Restaurant information
- Established: November 15, 2019; 6 years ago
- Location: 646 N. Michigan Ave., Chicago, Illinois, 60611, United States
- Coordinates: 41°53′38.5″N 87°37′28.5″W﻿ / ﻿41.894028°N 87.624583°W
- Website: www.starbucksreserve.com/locations/chicago-roastery

= Starbucks Reserve Roastery (Chicago) =

The Starbucks Reserve Roastery in Chicago, which opened November 15, 2019, is the largest Starbucks location in the world and latest roastery to be built. The building at 646 North Michigan Avenue on the Magnificent Mile has five stories at 35000 sqft. It was formerly a flagship store for Crate & Barrel. The roastery includes a coffee bar, cocktail bar, and Italian-style sandwich shop. Starbucks involved Crate & Barrel founder Gordon Segal and Solomon Cordwell Buenz, original architects of the building in 1990, in remodeling the space.
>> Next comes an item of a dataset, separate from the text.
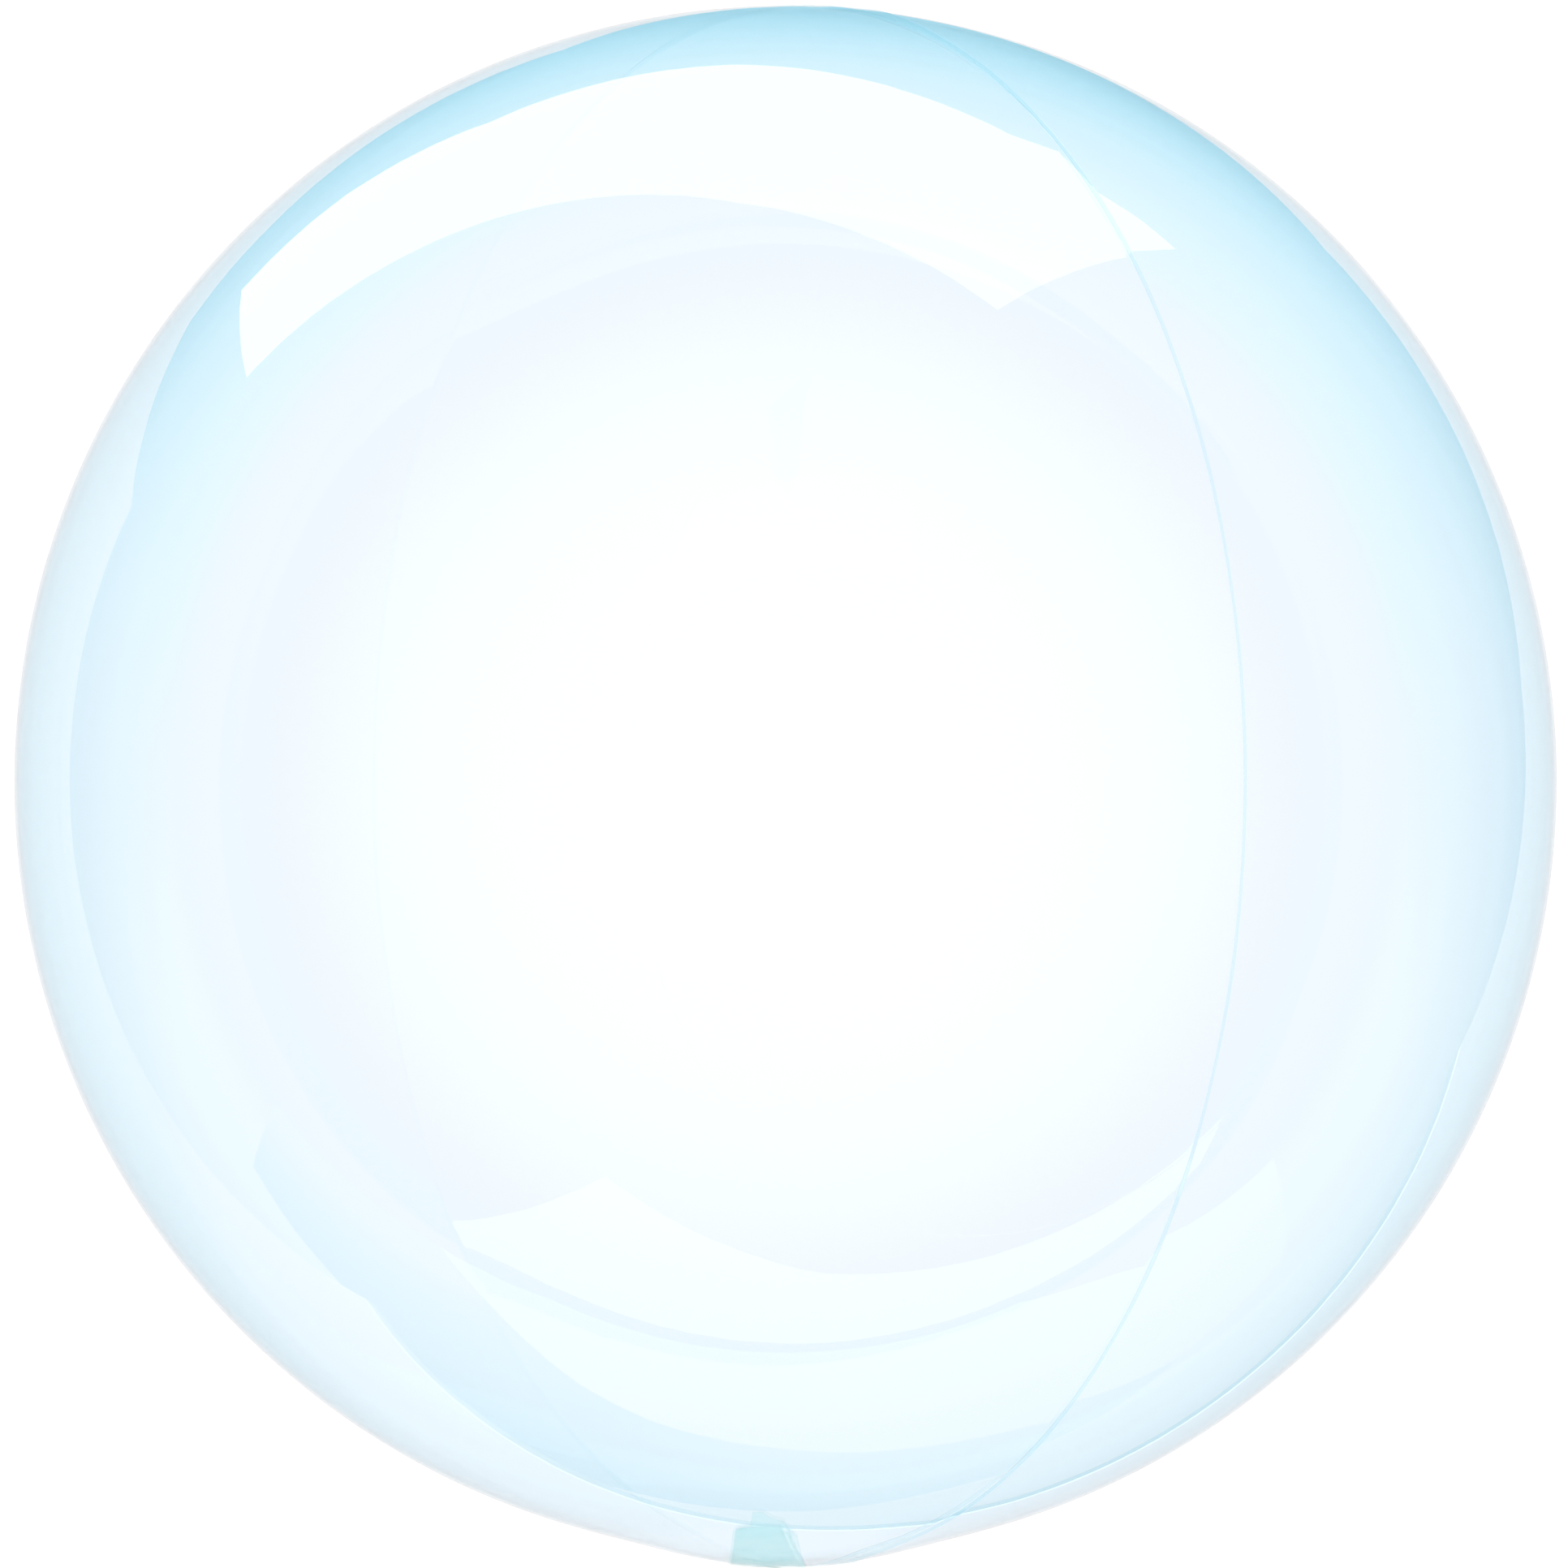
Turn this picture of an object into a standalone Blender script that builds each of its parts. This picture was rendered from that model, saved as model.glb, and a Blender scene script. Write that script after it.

Inside the building are eight 56 ft copper tubes that transport coffee beans from floor to floor. Each floor has a theme and variety of delicacies. The first floor is the main floor for customers to grab coffee and treats to go, roasting equipment, a coffee bean scoop bar, as well as souvenirs and merchandise. The second floor includes a Princi location selling pastries, fresh croissants, cannoli, cheesecakes, and other sweet tarts. Other foods like pastas and pizzas can also be found on the same floor. The third floor consists of barrels filled with Guatemalan cold brew and other rare coffees. The roastery's cocktail bar is on the fourth floor; it serves both classic and modern drinks. The fifth floor is a public roof terrace.